On Wednesday, 10 July 2013 at 14:01:51 UTC, Paulo Pinto wrote:
On Wednesday, 10 July 2013 at 13:30:26 UTC, bearophile wrote:
thedeemon:

No mature GCed languages behave that bad.

I think there is one JavaVM that manages to avoid part of the problem you explain (and maybe it needs special kernel support). I think all other JavaVMs suffer it, more or less.

Bye,
bearophile

Yes, the C4 garbage collector in the Azul JVM

http://www.azulsystems.com/products/zing/whatisit

http://www.azulsystems.com/products/zing/c4-java-garbage-collector-wp

They used to have special hardware, but now they use standard kernels.

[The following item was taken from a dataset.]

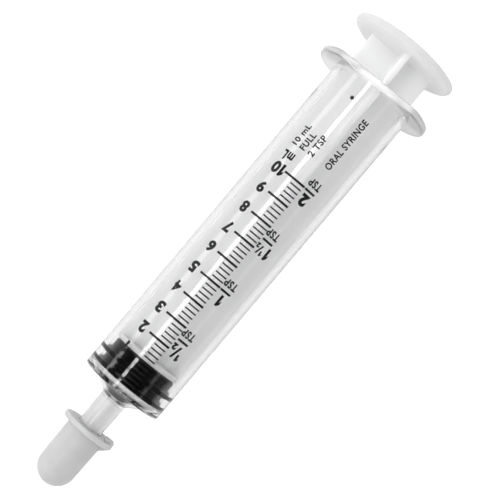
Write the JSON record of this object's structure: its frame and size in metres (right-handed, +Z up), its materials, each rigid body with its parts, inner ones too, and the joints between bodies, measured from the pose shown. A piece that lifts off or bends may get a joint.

RedHat is also planning to have a go at it for the OpenJDK,

http://rkennke.wordpress.com/2013/06/10/shenandoah-a-pauseless-gc-for-openjdk/


--
Paulo

Interesting. There was some discussion of adding a 'pauseless' GC to Go as well, here

https://groups.google.com/forum/#!topic/golang-dev/GvA0DaCI2BU

and in that discussion Gil Tene, one of the authors of Azul, opines

"Starting with a precise and generational stop-the-world implementation that is robust is a must, and a good launching pad towards a concurrent compacting collector (which is what a "pauseless" collector must be in server-scale environments). Each of those qualities (precise, generational) slaps serious requirements on the execution environment and on the compilers (whether they are pre-compilers or JIT compilers doesn't matter): precise collectors require full identification of all references at code safepoints, and also require a robust safepoint mechanism. Code safepoints must be frequent (usually devolve to being at every method entry and loop back edge), and support in non-compiler-generated code (e.g. library and runtime code written in C/C++) usually involves some form of reference handle support around safepoints. Generational collectors require a write barrier (a ref-store barrier to be precise) with full coverage for any heap reference store operations (in compiler-generated code and in all runtime code).

It is my opinion that investing in the above capabilities early in the process (i.e. start now!) is critical. Environments that skip this step for too long and try to live with conservative GC in order to avoid putting in the required work for supporting precise collectors in the compilers and runtime and libraries find themselves heavily invested in compiler code that would need to be completely re-vamped to move forward. ..."

Sounds like that precise GC talk at DConf was quite timely. Let's hope that prediction about being too heavily invested in conservative GC dependencies isn't too true!